Kenya–Turkey relations
- Kenya: Turkey

= Kenya–Turkey relations =

Kenya–Turkey relations are bilateral relations between Kenya and Turkey. Turkey has an embassy in Nairobi which was opened in 1968. Kenya has an embassy in Ankara.

==History==
Kenyan–Turkish relations can be traced back to the 16th century where they first started to trade goods. Former President Daniel Arap Moi visited Turkey in 1996 and the President of the Republic of Turkey Abdullah Gül made his first trip in Sub-Saharan Africa to Kenya in February 2009. President Uhuru Kenyatta visited Turkey in April 2014. The second meeting of the Turkey–Kenya Joint Economic Commission was also held prior to the visit. During the visit of President Kenyatta 10 bilateral agreements in different areas were signed.

Both countries have agreed that to prioritise trade, industrialisation, transport, agriculture, tourism, education, health, immigration, science and technology, and development of arid lands.

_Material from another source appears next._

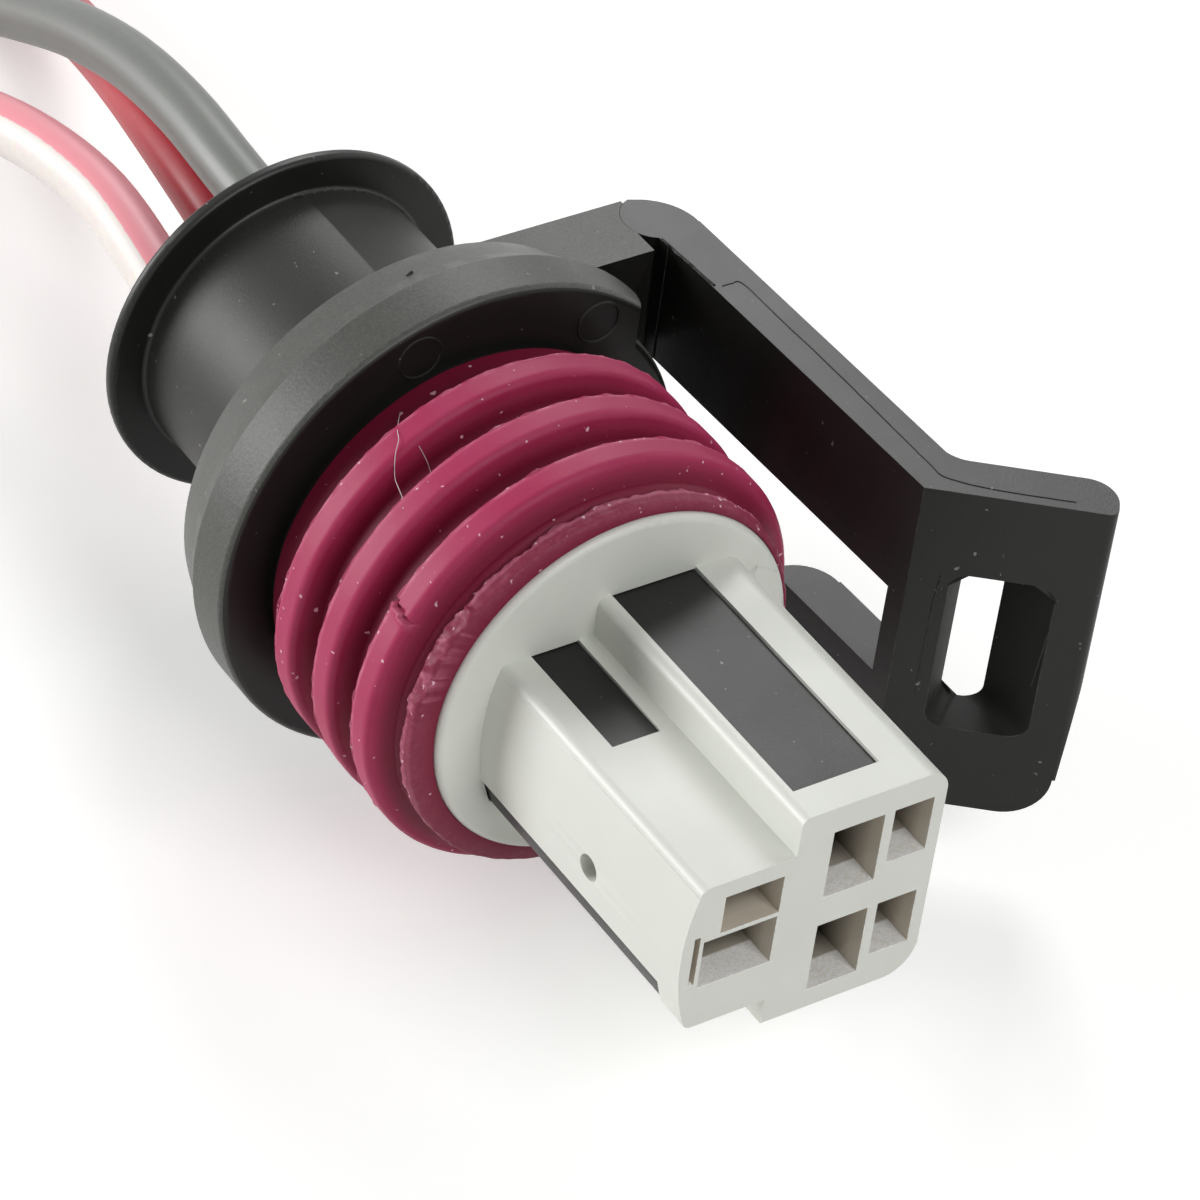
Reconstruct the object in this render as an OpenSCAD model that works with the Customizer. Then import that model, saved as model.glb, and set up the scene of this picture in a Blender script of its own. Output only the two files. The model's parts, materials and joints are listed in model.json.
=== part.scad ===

==Development cooperation==
Turkey is seeking Kenya as an entry point to the Grand Free Trade Area planned by the East Africa Community Common Market for Eastern and Central Africa (Comesa) and the South Africa Development Community starting mid-2014.

Kenya is eyeing Turkey as a potential large scale buyer of its tea, coffee and flowers. It is also targeting Turkey as a market for diversified goods in line with the new export plan launched in May.

The Joint Trade Commission envisaged that Turkey would establish an Export Processing Zone in Nairobi as part of its outreach efforts to the regional market.

==Official visits==

| Guest | Host | Place of visit | Date of visit |
|---|---|---|---|
| Turkey President Recep Tayyip Erdoğan | Kenya President Uhuru Kenyatta | Nairobi | June 1–3, 2016 |
| Kenya President Uhuru Kenyatta | Turkey President Recep Tayyip Erdoğan | Ankara | April __, 2014 |
| Turkey President Abdullah Gül | Kenya President Daniel arap Moi | Nairobi | February, 2009 |
| Kenya President Daniel arap Moi | Turkey President Süleyman Demirel | Ankara | 1996 |

==Trade==
Bilateral trade volume reached the level of US$145 million in 2013.

Turkey's goods exports to Kenya in 2012 were $138 million, $199 million in 2011, exports were up by 1607% from 2002.

Kenya exported goods worth $17 million in 2012, $14.7 million in 2011, imports were up by 781% from 2002.

The trade surplus of goods with Turkey was $120.1 million in 2012, a 53.5% decrease $184.4 million over 2011. Meaning that trade between both countries were more balanced.

Numerous companies from Turkey especially those involved in construction have operations in Kenya.

Turkey targeted to grow the volume of bilateral trade with Kenya to a worth of $500 million.